The upcoming nationwide general release of “Gett: The Trial of Viviane Ansalem” (see review on page 14), a 2014 niche film festival movie about an Israeli woman trying to get a divorce (“gett”), has shone a spotlight on the division between religious and civil law in Israel when it comes to domestic issues. We think this attention is positive for many reasons.
Facts always aid discourse. The film illustrates how the Israeli legal system separates marital status issues (i.e. whether one is legally married or divorced) from the rest of civil law for Jews. Special religious courts, under the control of the Prime Minister’s Office and the Chief Rabbinate of Israel, have exclusive jurisdiction. Civil family courts exist for non-Jewish citizens and to handle other domestic matters, such as alimony and property division.

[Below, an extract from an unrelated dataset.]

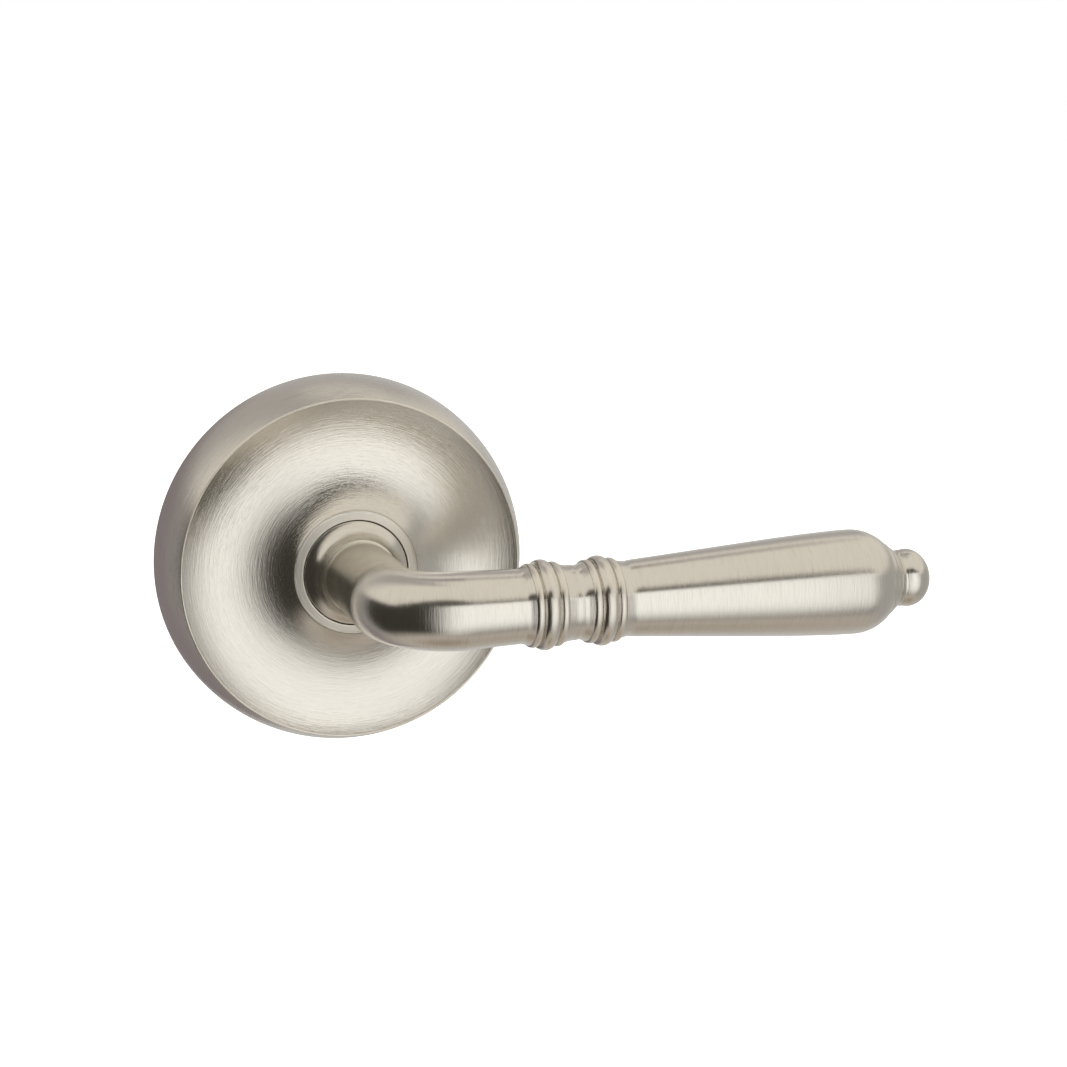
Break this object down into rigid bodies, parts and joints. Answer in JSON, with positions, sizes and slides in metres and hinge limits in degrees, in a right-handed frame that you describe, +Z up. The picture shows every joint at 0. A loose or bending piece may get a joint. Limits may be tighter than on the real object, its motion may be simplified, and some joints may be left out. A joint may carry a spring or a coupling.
{
  "type": "door lever handle",
  "caption": "Door lever on a round dished rosette, with two turned bead groups, a swelling grip and a button end, sprung to level, with its spindle and fixing posts.",
  "frame": {"origin": "on the spindle axis, at the flat back of the rosette where it meets the door", "axes": "+X along the lever arm to its tip, +Y into the door, -Y out of the door towards the user, +Z up"},
  "size_m": [0.128, 0.1035, 0.0666],
  "materials": {
    "satin_nickel": "satin nickel plate on brass, brushed",
    "zinc_plate": "bright zinc-plated steel",
    "cast_zinc": "plain die-cast zinc",
    "spring_steel": "oiled spring steel",
    "dark_screw": "black oxide steel",
    "nylon": "natural nylon"
  },
  "bodies": {
    "rose_body": {"rosette": "satin_nickel", "bearing_bush": "nylon", "mounting_plate": "zinc_plate", "spring_cup": "cast_zinc", "return_spring": "spring_steel", "plate_screw_1": "dark_screw", "plate_screw_2": "dark_screw", "plate_screw_3": "dark_screw", "plate_screw_4": "dark_screw", "cup_screw_1": "zinc_plate", "cup_screw_2": "zinc_plate", "stop_pin_1": "spring_steel", "stop_pin_2": "spring_steel", "post_left": "zinc_plate", "post_right": "zinc_plate"},
    "lever_body": {"lever": "satin_nickel", "thrust_washer": "nylon", "spring_driver": "zinc_plate", "wave_washer": "spring_steel", "retaining_ring": "spring_steel", "spindle": "zinc_plate", "grub_screw": "dark_screw"}
  },
  "joints": [
    {"name": "lever_turn", "type": "hinge", "parent": "rose_body", "child": "lever_body", "pos_m": [0, 0, 0], "axis": [0, 1, 0], "range_deg": [0, 50], "stiffness_Nm_per_rad": 0.5, "springref_deg": -51.57, "deforming": ["return_spring"]}
  ]
}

These religious courts use biblical law (“halacha”) as guidelines. Under this law, divorce cannot happen without the husband’s consent. The rabbinic judges have very narrow conditions under which they can impose a divorce against the husband’s will. All conditions hinge upon the wife’s ability to prove fault on the part of her husband. Many Arab states (Saudi Arabia, Sudan, Iran, Brunei, Qatar and the United Arab Emirates) also impose religious domestic law on their citizens. These laws, or Sharia, are based on the Koran, the Islamic bible. Civil domestic law does not exist.
In the United States, by contrast, all marrying couples must file a document with a civil court to be considered married, even if they have chosen, in addition, to have a religious ceremony. Since 2010, every state is a “no fault” divorce state, meaning that “irreconcilable differences” are adequate grounds for dissolution and that a judge can grant a divorce even if one party does not agree.
This fundamental right does not exist in Israel, where Jewish couples cannot choose whether they want a secular or religious marriage or divorce, and therein lies the core of the matter, both for the couple and for Israel’s global image as a true democracy.
While Israel rightly prides itself on being the only democracy in the Middle East, it more closely resembles its Arab neighbors than the United States when it comes to imposing religious law on its Jewish citizens.
It is time to have a civil conversation about the uncivil way Israel treats marriage and divorce.